## Provided material
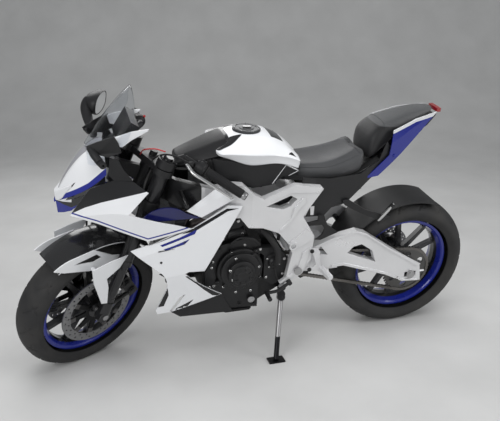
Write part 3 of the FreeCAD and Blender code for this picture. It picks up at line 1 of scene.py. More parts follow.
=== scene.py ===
import math
import bmesh
import bpy
from mathutils import Matrix, Vector
from mathutils.bvhtree import BVHTree
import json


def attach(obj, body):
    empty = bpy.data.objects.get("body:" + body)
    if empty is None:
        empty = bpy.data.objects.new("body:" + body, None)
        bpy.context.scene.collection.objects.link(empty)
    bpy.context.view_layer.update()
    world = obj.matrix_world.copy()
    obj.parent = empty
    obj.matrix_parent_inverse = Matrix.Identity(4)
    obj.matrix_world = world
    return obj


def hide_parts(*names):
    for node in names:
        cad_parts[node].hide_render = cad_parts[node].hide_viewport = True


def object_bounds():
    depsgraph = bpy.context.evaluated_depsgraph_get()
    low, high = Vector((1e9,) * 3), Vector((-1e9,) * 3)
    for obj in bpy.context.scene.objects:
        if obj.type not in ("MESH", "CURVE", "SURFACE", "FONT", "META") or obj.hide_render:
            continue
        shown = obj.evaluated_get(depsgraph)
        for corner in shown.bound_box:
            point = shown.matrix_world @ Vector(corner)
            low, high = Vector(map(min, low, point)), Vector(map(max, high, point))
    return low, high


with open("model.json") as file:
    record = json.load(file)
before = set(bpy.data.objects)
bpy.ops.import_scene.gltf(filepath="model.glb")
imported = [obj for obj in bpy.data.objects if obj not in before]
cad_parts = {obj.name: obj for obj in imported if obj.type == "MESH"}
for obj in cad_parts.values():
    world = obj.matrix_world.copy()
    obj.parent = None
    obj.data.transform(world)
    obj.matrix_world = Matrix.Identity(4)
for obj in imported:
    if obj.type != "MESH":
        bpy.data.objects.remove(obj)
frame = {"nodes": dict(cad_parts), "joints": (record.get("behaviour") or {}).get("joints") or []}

cad_low, cad_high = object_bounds()
scene = bpy.context.scene
joints = {joint["name"]: joint for joint in frame["joints"]}
nodes = frame["nodes"]

# Frames of the upright motorcycle and of its steered group, both in mm
RAKE = math.radians(22.58)
REST_LOCK = math.radians(30)
REAR_RADIUS = 315
SIDES = ((1, "left"), (-1, "right"))
UP = Vector((0, 0, 1))


def joint_axis(name):
    return Vector(joints[name]["axis"]).normalized()


side_axis = joint_axis("rear_wheel_spin")
steer_axis = joint_axis("steering_turn")
front_axis = joint_axis("front_wheel_spin")
rear_axle, front_axle, steer_point = (
    Vector(joints[name]["pos_m"]) for name in ("rear_wheel_spin", "front_wheel_spin", "steering_turn"))
ahead = side_axis.cross(steer_axis).normalized()
bike_x = math.cos(RAKE) * ahead - math.sin(RAKE) * steer_axis
bike_z = math.sin(RAKE) * ahead + math.cos(RAKE) * steer_axis
bike_y = bike_z.cross(bike_x)
BIKE = Matrix((bike_x, bike_y, bike_z)).transposed().to_4x4()
BIKE = Matrix.Translation(rear_axle) @ BIKE @ Matrix.Translation(Vector((0, 0, -REAR_RADIUS / 1000)))
LOCK = Matrix.Translation(steer_point) @ Matrix.Rotation(REST_LOCK, 4, steer_axis)
LOCK = LOCK @ Matrix.Translation(-steer_point) @ BIKE


def at(x, y, z):
    """Row-frame place in metres of a place of the upright bike in mm."""
    return BIKE @ Vector((x / 1000, y / 1000, z / 1000))


def steered(x, y, z):
    """The same for the steered group, drawn with the bars straight."""
    return LOCK @ Vector((x / 1000, y / 1000, z / 1000))


def way_of(x, y, z, place=at):
    """Row-frame direction of a direction in either frame."""
    return place(x, y, z) - place(0, 0, 0)


def turns(count):
    """Angles round a circle."""
    return [2 * math.pi * step / count for step in range(count)]


# Materials: every one is a node graph with variation and roughness, and all but the clear screen have bump

def fill(tree, made, inputs):
    """Link each socket and set each value."""
    for key, value in inputs.items():
        if isinstance(value, bpy.types.NodeSocket):
            tree.links.new(value, made.inputs[key])
        else:
            made.inputs[key].default_value = value


def node(tree, kind, inputs, output, **settings):
    """Output of a new node."""
    made = tree.nodes.new("ShaderNode" + kind)
    for key, value in settings.items():
        setattr(made, key, value)
    fill(tree, made, inputs)
    return made.outputs[output]


def graph(name):
    material = bpy.data.materials.new(name)
    material.use_nodes = True
    tree = material.node_tree
    return material, tree, tree.nodes["Principled BSDF"]


def coordinates(tree):
    return node(tree, "TexCoord", {}, "Object")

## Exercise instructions
Quote the listing word for word from its first line through the line in which "point = shown.matrix_world" appears.

## Solution for this task
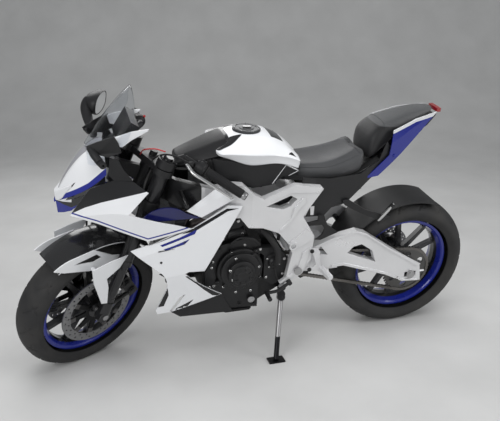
Write part 3 of the FreeCAD and Blender code for this picture. It picks up at line 1 of scene.py. More parts follow.
=== scene.py ===
import math
import bmesh
import bpy
from mathutils import Matrix, Vector
from mathutils.bvhtree import BVHTree
import json


def attach(obj, body):
    empty = bpy.data.objects.get("body:" + body)
    if empty is None:
        empty = bpy.data.objects.new("body:" + body, None)
        bpy.context.scene.collection.objects.link(empty)
    bpy.context.view_layer.update()
    world = obj.matrix_world.copy()
    obj.parent = empty
    obj.matrix_parent_inverse = Matrix.Identity(4)
    obj.matrix_world = world
    return obj


def hide_parts(*names):
    for node in names:
        cad_parts[node].hide_render = cad_parts[node].hide_viewport = True


def object_bounds():
    depsgraph = bpy.context.evaluated_depsgraph_get()
    low, high = Vector((1e9,) * 3), Vector((-1e9,) * 3)
    for obj in bpy.context.scene.objects:
        if obj.type not in ("MESH", "CURVE", "SURFACE", "FONT", "META") or obj.hide_render:
            continue
        shown = obj.evaluated_get(depsgraph)
        for corner in shown.bound_box:
            point = shown.matrix_world @ Vector(corner)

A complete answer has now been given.